Vikings: Hope for Change

Although we often view Cortez and Columbus as some of the best indicators of first contact, I think by doing so we do injustice to the Norse explorers of North America. The first contact between the Norse and the Skraelings consisted not of warfare or exploitation, but mutual trade and gift giving. The Norse also generally seemed to settle outside of Skraeling territory and did not encroach on their lands. It is believed by some professionals that this symbiotic relationship lasted for almost 400 years. Such a figure is without a doubt encouraging. Conflicts between the two groups, however, did occur. According to the Greenland Saga a bull from one of the Norse Warriors charged the Skraelings, leading to them to return aggressively in force. Although this goes to show that misunderstandings are indeed great detriments to first contact, it is refreshing to see that conflict did not result from a “friend-enemy’ dynamic or attempts to exploit. Perhaps a beneficial trading relationship and economic interdependence can help ensure peace between two groups.
I enjoyed Morgan’s reflective post on Conquest of America and how it tied in the Mass Effect series.
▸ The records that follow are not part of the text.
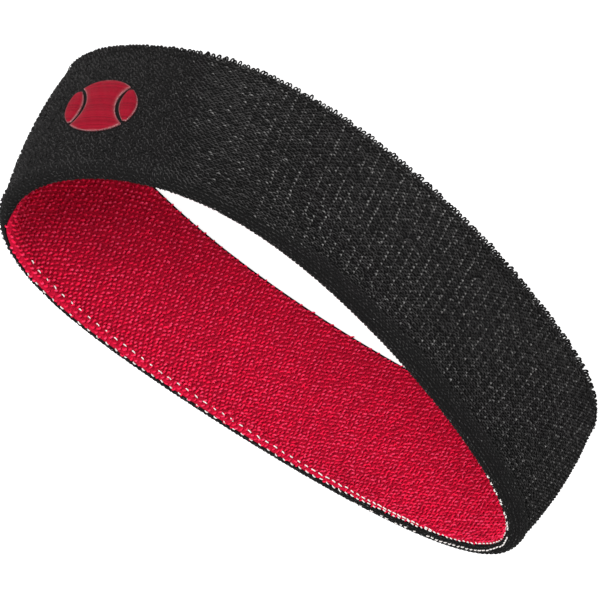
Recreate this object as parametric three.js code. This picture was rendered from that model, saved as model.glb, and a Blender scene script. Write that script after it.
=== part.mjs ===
// A two-colour terry sports headband, standing on its looped edge with its sewn edge up.
// Millimetres, +Z up, the long way of the band along X, the emblem on the -Y wall near +X.
import * as THREE from "three";

// The whole band.
const BAND_HEIGHT = 51;
const HALF_LENGTH = 80;
const HALF_DEPTH = 35.2;
const WALL_BULGE = 2.3; // how far the wall swells outward at half height

// How each edge of the band differs from the half length and half depth above.
// An outline is x = length cos t + taper cos 2t + square cos 3t + shiftX,
//               y = depth sin t + lean sin 2t + corner sin 3t + bow cos 2t + shiftY.
const SEWN_EDGE = {
  longer: -3.1,
  deeper: 2.1,
  taper: -10.3,
  square: 2.7,
  lean: 0.6,
  corner: 0.4,
  bow: 4.7,
  shiftX: 0,
  shiftY: 0,
};
const LOOPED_EDGE = {
  longer: 3.1,
  deeper: -2.1,
  taper: -16.2,
  square: 2.6,
  lean: -5.0,
  corner: -0.8,
  bow: 3.3,
  shiftX: 4.6,
  shiftY: 1.2,
};

// Through the wall, from the inside out.
const INNER_PLY = 1.3;
const OUTER_PLY = 1.3;
const YARN_DIAMETER = 0.5;
const BACKING_THICKNESS = 0.3;
const CLEARANCE = 0.3; // between any two neighbouring pieces
const CORE = YARN_DIAMETER + BACKING_THICKNESS + 3 * CLEARANCE;
const WALL = INNER_PLY + CORE + OUTER_PLY;
const OUTER_FACE = WALL / 2;
const INNER_FACE = -WALL / 2;
const CORE_OUTER = OUTER_FACE - OUTER_PLY;
const CORE_INNER = INNER_FACE + INNER_PLY;

// Edges of the plies.
const TURNED_HEM = 1.3; // height of the outer ply's turned lip under the inner ply
const BASE_ROUNDING = 0.6;
const SEWN_ROUNDING = 1.1;

// Elastic yarns laid in the core.
const YARN_COUNT = 8;
const YARN_EDGE_MARGIN = 6;

// Rows of seam thread at the sewn edge.
const THREAD_DIAMETER = 0.5;
const LINKING_THREAD_DROP = 0.5; // from the sewn edge to the thread's middle
const INNER_ROW_DROP = 3.2;
const OUTER_ROW_DROP = 2.8;

// The emblem: a ball in three stitched panels, with a backing between the plies.
const EMBLEM_AT = -0.61; // outline angle of its middle, in radians
const EMBLEM_HEIGHT = 28;
const EMBLEM_DIAMETER = 20;
const EMBLEM_THICKNESS = 0.6;
const EMBLEM_SEAM_GAP = 1.2;
const EMBLEM_SEAM_RADIUS = 11; // of the arc between a cap and the centre panel
const EMBLEM_CAP_WIDTH = 5.2; // of a side cap at half height
const EMBLEM_END_WIDTH = 0.8; // of the last stitch at a panel's tip
const BACKING_MARGIN = 2;

// Fineness of the meshes.
const STATIONS = 56;
const WALL_LEVELS = 6;
const ROUND_STEPS = 3;
const THREAD_SIDES = 5;
const PANEL_ROWS = 10;
const PANEL_COLUMNS = 3;

const COLOURS = {
  black_terry: { color: 0x1d1d20, roughness: 0.95, metalness: 0 },
  red_terry: { color: 0xb0142c, roughness: 0.95, metalness: 0 },
  pale_thread: { color: 0xd9d4cf, roughness: 0.8, metalness: 0 },
  elastic_yarn: { color: 0xbfb8a8, roughness: 0.6, metalness: 0 },
  satin_stitch: { color: 0xb8182f, roughness: 0.5, metalness: 0 },
  backing_felt: { color: 0xe6e6e2, roughness: 0.9, metalness: 0 },
};

const band = new THREE.Group();
band.name = "sports_headband";

// Point and derivative of one edge's outline at angle t.
function edgeOutline(edge, t) {
  const length = HALF_LENGTH + edge.longer;
  const depth = HALF_DEPTH + edge.deeper;
  return {
    x: length * Math.cos(t) + edge.taper * Math.cos(2 * t) + edge.square * Math.cos(3 * t) + edge.shiftX,
    y:
      depth * Math.sin(t) +
      edge.lean * Math.sin(2 * t) +
      edge.corner * Math.sin(3 * t) +
      edge.bow * Math.cos(2 * t) +
      edge.shiftY,
    dx: -length * Math.sin(t) - 2 * edge.taper * Math.sin(2 * t) - 3 * edge.square * Math.sin(3 * t),
    dy:
      depth * Math.cos(t) +
      2 * edge.lean * Math.cos(2 * t) +
      3 * edge.corner * Math.cos(3 * t) -
      2 * edge.bow * Math.sin(2 * t),
  };
}

// The same for the middle of the wall at any height: a straight blend of the two edges.
function middleOutline(t, height) {
  const low = edgeOutline(LOOPED_EDGE, t);
  const high = edgeOutline(SEWN_EDGE, t);
  const rise = height / BAND_HEIGHT;
  const blend = (key) => low[key] + (high[key] - low[key]) * rise;
  return { x: blend("x"), y: blend("y"), dx: blend("dx"), dy: blend("dy") };
}

// A point of the wall: t round the band, height up it, and out from the wall's middle.
function wallPoint(t, height, out) {
  const middle = middleOutline(t, height);
  const speed = Math.hypot(middle.dx, middle.dy);
  const rise = height / BAND_HEIGHT;
  const reach = out + WALL_BULGE * 4 * rise * (1 - rise);
  return new THREE.Vector3(
    middle.x + (reach * middle.dy) / speed,
    middle.y - (reach * middle.dx) / speed,
    height,
  );
}

// Outline angle at a distance along the wall from the emblem's middle.
function angleAlong(distance) {
  const steps = 12;
  let t = EMBLEM_AT;
  for (let i = 0; i < steps; i += 1) {
    const { dx, dy } = middleOutline(t, EMBLEM_HEIGHT);
    t += distance / steps / Math.hypot(dx, dy);
  }
  return t;
}

function moveVertices(geometry, place) {
  const position = geometry.attributes.position;
  for (let i = 0; i < position.count; i += 1) {
    const moved = place(position.getX(i), position.getY(i), position.getZ(i));
    position.setXYZ(i, moved.x, moved.y, moved.z);
  }
  geometry.computeVertexNormals();
  return geometry;
}

function addPiece(name, colour, geometry) {
  const piece = new THREE.Mesh(geometry, new THREE.MeshStandardMaterial(COLOURS[colour]));
  piece.name = name;
  band.add(piece);
}

// A ring round the band: a closed section of [out, height] pairs, turned and bent to the wall.
function ring(section) {
  const turningRadius = HALF_LENGTH;
  const points = [...section, section[0]].map(
    ([out, height]) => new THREE.Vector2(turningRadius + out, height),
  );
  return moveVertices(new THREE.LatheGeometry(points, STATIONS), (x, y, z) =>
    wallPoint(Math.atan2(x, z), y, Math.hypot(x, z) - turningRadius),
  );
}

// Points of an arc in a section, angles in degrees, counter-clockwise from straight out.
function arc(out, height, radius, from, to) {
  return Array.from({ length: ROUND_STEPS + 1 }, (_, i) => {
    const angle = THREE.MathUtils.degToRad(from + ((to - from) * i) / ROUND_STEPS);
    return [out + radius * Math.cos(angle), height + radius * Math.sin(angle)];
  });
}

// Points up or down one face of a section, both ends left out.
function face(out, from, to) {
  return Array.from({ length: WALL_LEVELS - 1 }, (_, i) => [
    out,
    from + ((to - from) * (i + 1)) / WALL_LEVELS,
  ]);
}

// Black outer ply, with its lower edge turned in under the inner ply.
function outerPly() {
  const base = BASE_ROUNDING;
  const top = BAND_HEIGHT - SEWN_ROUNDING;
  return ring([
    ...arc(OUTER_FACE - base, base, base, -90, 0),
    ...face(OUTER_FACE, base, top),
    ...arc(OUTER_FACE - SEWN_ROUNDING, top, SEWN_ROUNDING, 0, 90),
    [CORE_OUTER, BAND_HEIGHT],
    ...face(CORE_OUTER, BAND_HEIGHT, TURNED_HEM),
    [CORE_OUTER, TURNED_HEM],
    [INNER_FACE, TURNED_HEM],
    ...arc(INNER_FACE + base, base, base, 180, 270),
  ]);
}

// Red inner ply, standing on the turned lip.
function innerPly() {
  const foot = TURNED_HEM + CLEARANCE;
  const top = BAND_HEIGHT - SEWN_ROUNDING;
  return ring([
    [CORE_INNER, foot],
    ...face(CORE_INNER, foot, BAND_HEIGHT),
    [CORE_INNER, BAND_HEIGHT],
    ...arc(INNER_FACE + SEWN_ROUNDING, top, SEWN_ROUNDING, 90, 180),
    ...face(INNER_FACE, top, foot),
    [INNER_FACE, foot],
  ]);
}

// A thread or yarn laid right round the band.
function threadRing(out, height, diameter) {
  const side = 360 / THREAD_SIDES;
  const section = Array.from({ length: THREAD_SIDES }, (_, i) => {
    const angle = THREE.MathUtils.degToRad(i * side);
    return [out + (diameter / 2) * Math.cos(angle), height + (diameter / 2) * Math.sin(angle)];
  });
  return ring(section);
}

// A flat panel laid on the wall: its left and right limits are functions of the height in it.
function panel(halfHeight, leftAt, rightAt, innerOut, thickness) {
  const block = new THREE.BoxGeometry(1, 1, 1, PANEL_COLUMNS, PANEL_ROWS, 1);
  return moveVertices(block, (x, y, z) => {
    const up = 2 * halfHeight * y;
    const left = leftAt(up);
    const right = rightAt(up);
    const along = (left + right) / 2 + x * (right - left);
    return wallPoint(angleAlong(along), EMBLEM_HEIGHT + up, innerOut + (z + 0.5) * thickness);
  });
}

// Half the width of a disc at a height in it.
function discHalfWidth(radius, up) {
  return Math.sqrt(Math.max(radius * radius - up * up, 0));
}

// The arc between the right cap and the centre panel: it bows towards the middle of the ball.
function seamArc(up) {
  const middle = EMBLEM_DIAMETER / 2 - EMBLEM_CAP_WIDTH + EMBLEM_SEAM_RADIUS;
  return middle - discHalfWidth(EMBLEM_SEAM_RADIUS, up);
}

// Height where the ball's rim and a curve meet, leaving the end stitch between them.
function tipHeight(widthAt) {
  let low = 0;
  let high = EMBLEM_DIAMETER / 2;
  const halvings = 30;
  for (let i = 0; i < halvings; i += 1) {
    const middle = (low + high) / 2;
    if (widthAt(middle) > EMBLEM_END_WIDTH) low = middle;
    else high = middle;
  }
  return low;
}

function emblem() {
  const radius = EMBLEM_DIAMETER / 2;
  const rim = (up) => discHalfWidth(radius, up);
  const capSide = (up) => seamArc(up) + EMBLEM_SEAM_GAP / 2;
  const centreSide = (up) => Math.min(seamArc(up) - EMBLEM_SEAM_GAP / 2, rim(up));
  const capTip = tipHeight((up) => rim(up) - capSide(up));
  const centreTip = tipHeight((up) => 2 * centreSide(up));
  const stitched = OUTER_FACE + CLEARANCE;
  const pieces = {
    emblem_right_cap: [capTip, capSide, rim],
    emblem_centre: [centreTip, (up) => -centreSide(up), centreSide],
    emblem_left_cap: [capTip, (up) => -rim(up), (up) => -capSide(up)],
  };
  for (const [name, [tip, leftAt, rightAt]] of Object.entries(pieces)) {
    addPiece(name, "satin_stitch", panel(tip, leftAt, rightAt, stitched, EMBLEM_THICKNESS));
  }
  const backing = EMBLEM_DIAMETER / 2 + BACKING_MARGIN;
  const backingOut = CORE_OUTER - CLEARANCE - BACKING_THICKNESS;
  const square = () => backing;
  addPiece(
    "emblem_backing",
    "backing_felt",
    panel(backing, () => -square(), square, backingOut, BACKING_THICKNESS),
  );
}

addPiece("outer_terry_ply", "black_terry", outerPly());
addPiece("inner_terry_ply", "red_terry", innerPly());

const yarnOut = CORE_INNER + CLEARANCE + YARN_DIAMETER / 2;
const yarnPitch = (BAND_HEIGHT - 2 * YARN_EDGE_MARGIN) / (YARN_COUNT - 1);
for (let i = 0; i < YARN_COUNT; i += 1) {
  const height = YARN_EDGE_MARGIN + i * yarnPitch;
  addPiece(`elastic_yarn_${i + 1}`, "elastic_yarn", threadRing(yarnOut, height, YARN_DIAMETER));
}

const rowStandoff = CLEARANCE + THREAD_DIAMETER / 2;
const seamRows = {
  linking_thread: [(CORE_OUTER + CORE_INNER) / 2, LINKING_THREAD_DROP],
  inner_seam_thread: [INNER_FACE - rowStandoff, INNER_ROW_DROP],
  outer_seam_thread: [OUTER_FACE + rowStandoff, OUTER_ROW_DROP],
};
for (const [name, [out, drop]] of Object.entries(seamRows)) {
  addPiece(name, "pale_thread", threadRing(out, BAND_HEIGHT - drop, THREAD_DIAMETER));
}

emblem();

// The origin goes to the middle of the band's footprint, at the surface it stands on.
const size = new THREE.Box3().setFromObject(band);
const middle = size.getCenter(new THREE.Vector3());
for (const piece of band.children) piece.geometry.translate(-middle.x, -middle.y, 0);

export default band;
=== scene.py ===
"""Looks of a two-colour terry sports headband: knitted plies, looped pile, seams and emblem."""

import math
from types import SimpleNamespace

import bpy
import numpy as np
from bpy.props import FloatProperty, FloatVectorProperty, PointerProperty
from mathutils import Matrix, Vector


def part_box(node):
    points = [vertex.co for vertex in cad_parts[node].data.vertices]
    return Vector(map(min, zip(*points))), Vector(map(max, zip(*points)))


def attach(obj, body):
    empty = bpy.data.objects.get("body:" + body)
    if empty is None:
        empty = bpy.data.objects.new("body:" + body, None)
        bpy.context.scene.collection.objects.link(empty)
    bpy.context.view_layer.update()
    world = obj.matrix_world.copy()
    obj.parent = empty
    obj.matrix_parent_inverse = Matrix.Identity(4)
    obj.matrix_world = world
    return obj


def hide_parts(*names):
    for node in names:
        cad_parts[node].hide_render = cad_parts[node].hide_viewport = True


bl_info = {
    "name": "Terry Headband",
    "version": (1, 0, 0),
    "blender": (4, 5, 0),
    "location": "3D View > Sidebar > Headband",
    "description": "Builds a two-colour terry headband round its frame",
    "category": "Add Mesh",
}

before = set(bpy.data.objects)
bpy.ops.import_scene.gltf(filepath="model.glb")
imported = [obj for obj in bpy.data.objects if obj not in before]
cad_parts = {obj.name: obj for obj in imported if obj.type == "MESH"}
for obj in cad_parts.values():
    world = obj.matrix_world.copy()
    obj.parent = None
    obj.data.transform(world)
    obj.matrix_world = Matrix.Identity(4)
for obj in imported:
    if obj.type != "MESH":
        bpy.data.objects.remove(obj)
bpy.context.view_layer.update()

MM = 0.001
TAU = 2 * math.pi


# ---------------------------------------------------------------- sizes shared with the frame


def node_size(node, axis):
    """A node's extent along an axis: the high side of its box less the low side."""
    low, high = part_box(node)
    return high[axis] - low[axis]


BAND_HEIGHT = node_size("outer_terry_ply", 2)
YARN_COUNT = sum(name.startswith("elastic_yarn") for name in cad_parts)
YARN_DIAMETER = node_size("elastic_yarn_1", 2)
EMBLEM_HEIGHT = 28 * MM
EMBLEM_RADIUS = max(abs(corner[2] - EMBLEM_HEIGHT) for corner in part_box("emblem_centre"))

# The two edges of the band as outlines of a few harmonics, in millimetres, and the swell of the
# wall between them.
WALL_BULGE = 2.3 * MM
SEWN_EDGE = SimpleNamespace(
    length=76.9, depth=37.3, taper=-10.3, square=2.7, lean=0.6, corner=0.4, bow=4.7, x=0, y=0
)
LOOPED_EDGE = SimpleNamespace(
    length=83.1, depth=33.1, taper=-16.2, square=2.6, lean=-5.0, corner=-0.8, bow=3.3, x=4.6, y=1.2
)

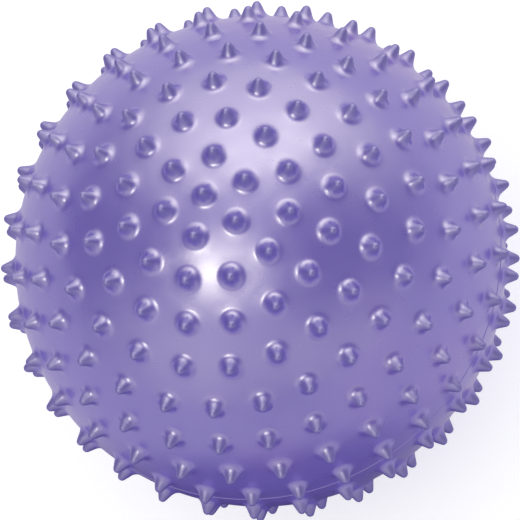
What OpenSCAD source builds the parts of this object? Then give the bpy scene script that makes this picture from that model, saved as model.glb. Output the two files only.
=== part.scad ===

The Reapers, like the conquistadors, almost wiped out an entirely sentient species for the purpose of conquest and slavery. They did this because they viewed their foes, the Protheans, as an entirely different race that was in no way on par with their own synthetic race. The conquistadors viewed the Aztecs in a similar fashion, as an inferior and inherently different species that was expendable. Will humans make such erroneous judgments in the future? Even today in America with education, reasoning and great stores of knowledge we encounter problems of religious fanaticism and racism. In the last twenty years the world has seen genocides in the Balkans, Rwanda, and Darfur. If faced with an extra -terrestrial group that was technologically inferior or needful such as in District 9, would we repeat the same actions as Cortez? Will we view extra-terrestrials as equal sentient beings or “prawns?”